Because reversal is warranted on this ground alone, we decline to address respondent’s alternative arguments on appeal that, if the sale was valid, it was a subpriority-only sale. We note, however, that this court has recently addressed similar arguments. See Nationstar Mortg., LLC v. Saticoy Bay LLC Series 2227 Shadow Canyon, 133 Nev., Adv. Op. 91, 405 P.3d 641, 650 (2017); First Horizon Home Loans v. The Entrust Grp., Inc., Docket No. 72995 (July 20, 2018, Order of Affirmance); Nationstar Mortg., LLC v. Melvin Grp., LLC, Docket No. 71028 (July 20, 2018, Order of Affirmance); HSBC Bank, USA, N.A. v. SFR Invs. Pool 1, LLC,Docket No. 71211 (December 14, 2017, Order of Affirmance). Consistent with the foregoing, we

ORDER the judgment of the district court REVERSED AND REMAND this matter to the district court for proceedings consistent with this order.

[1] Pursuant to NRAP 34(f)(1), we have determined that oral argument is not warranted in this appeal.

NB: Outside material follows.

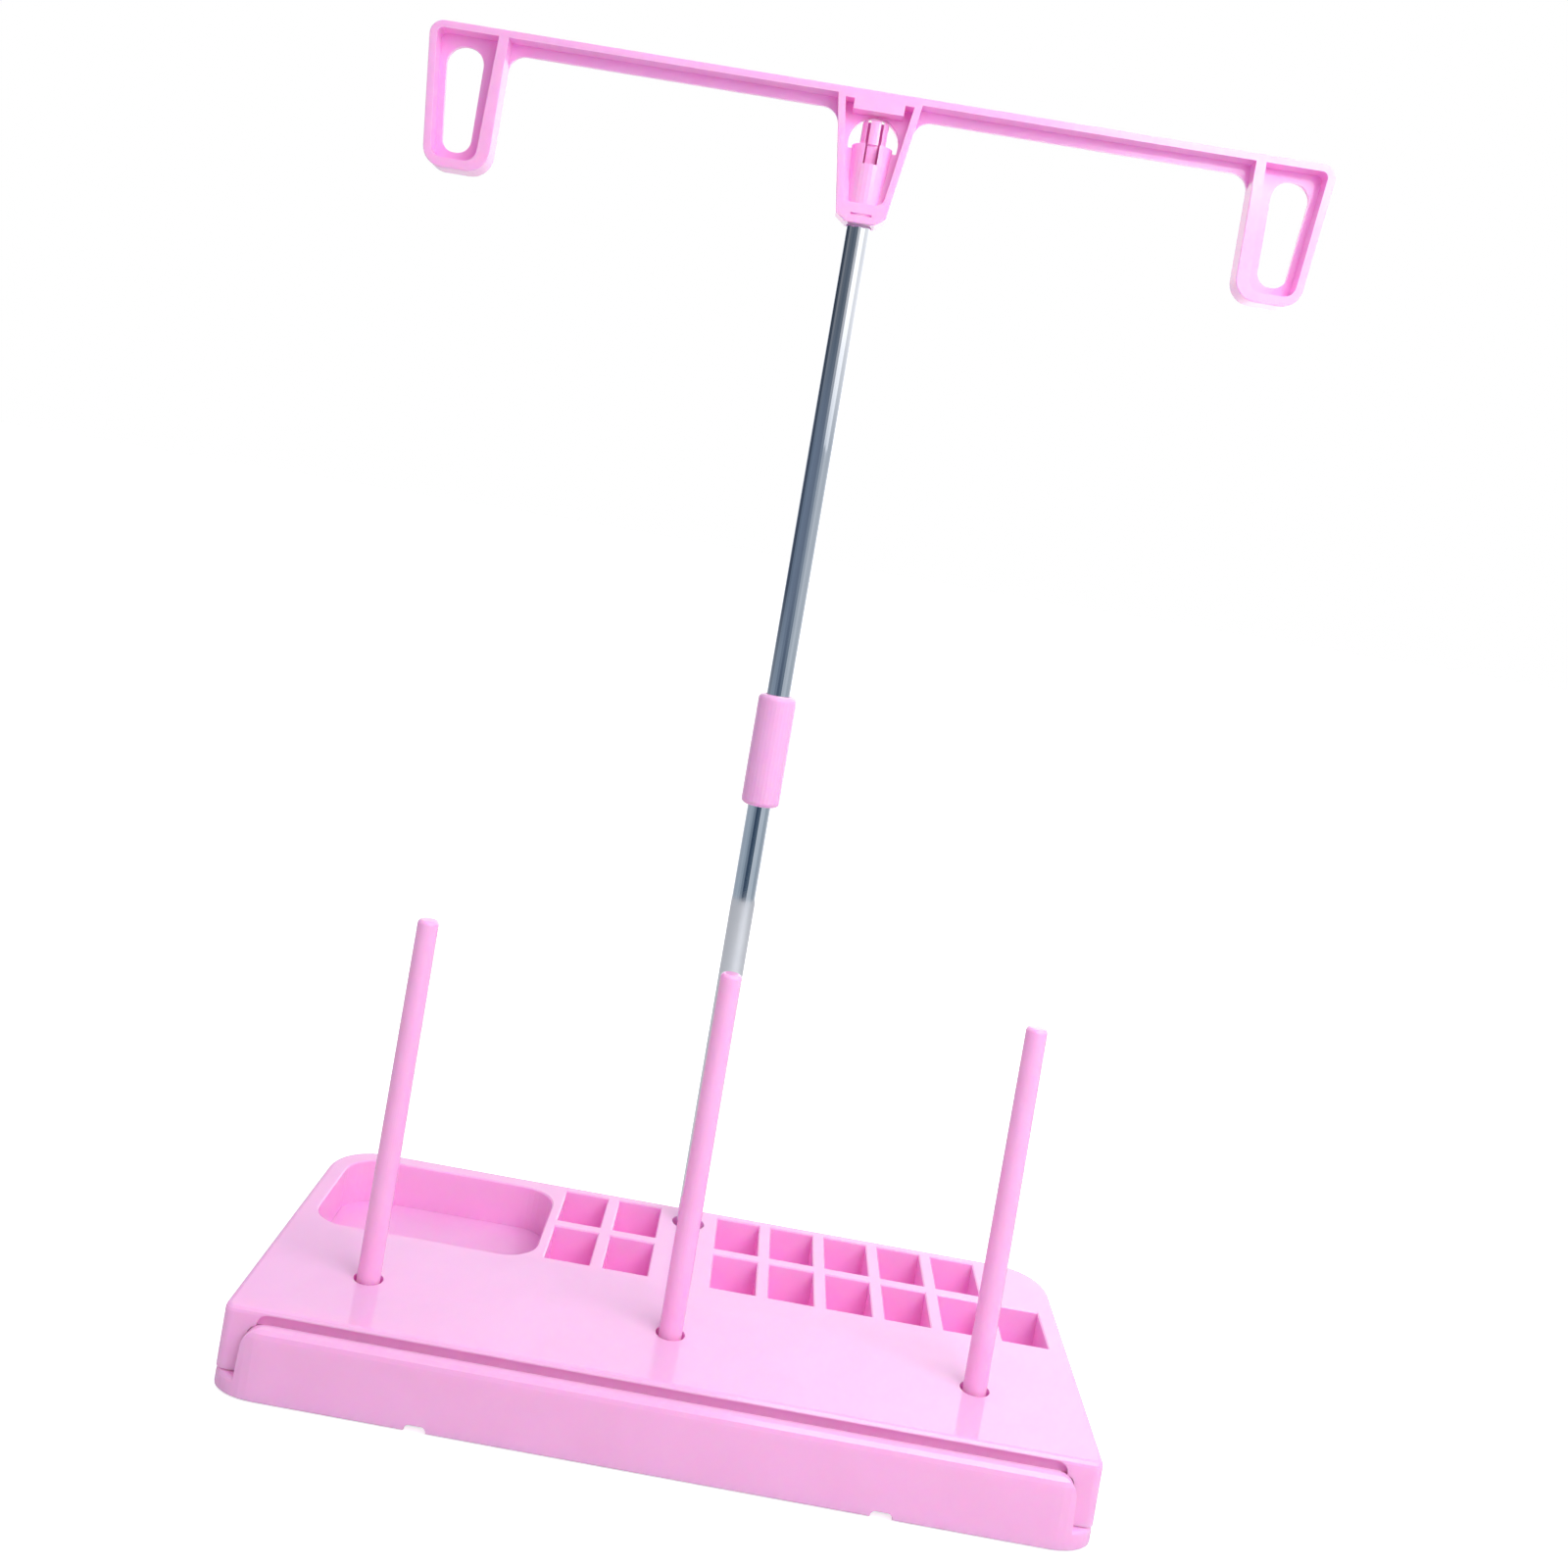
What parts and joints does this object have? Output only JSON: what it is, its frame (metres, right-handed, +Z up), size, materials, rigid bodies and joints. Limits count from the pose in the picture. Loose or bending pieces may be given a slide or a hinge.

[2] In the absence of prejudice, respondent likewise would not have been entitled to equitable relief if the district court had analyzed the sale under the “fraud, unfairness, or oppression” standard. See Nationstar Mortg., LLC v. Saticoy Bay LLC Series 2227 Shadow Canyon, 133 Nev., Adv. Op. 91, 405 P.3d 641, 647-49 (2017) (discussing cases and reaffirming that inadequate price alone is insufficient to set aside a foreclosure sale absent “fraud, unfairness, or oppression”).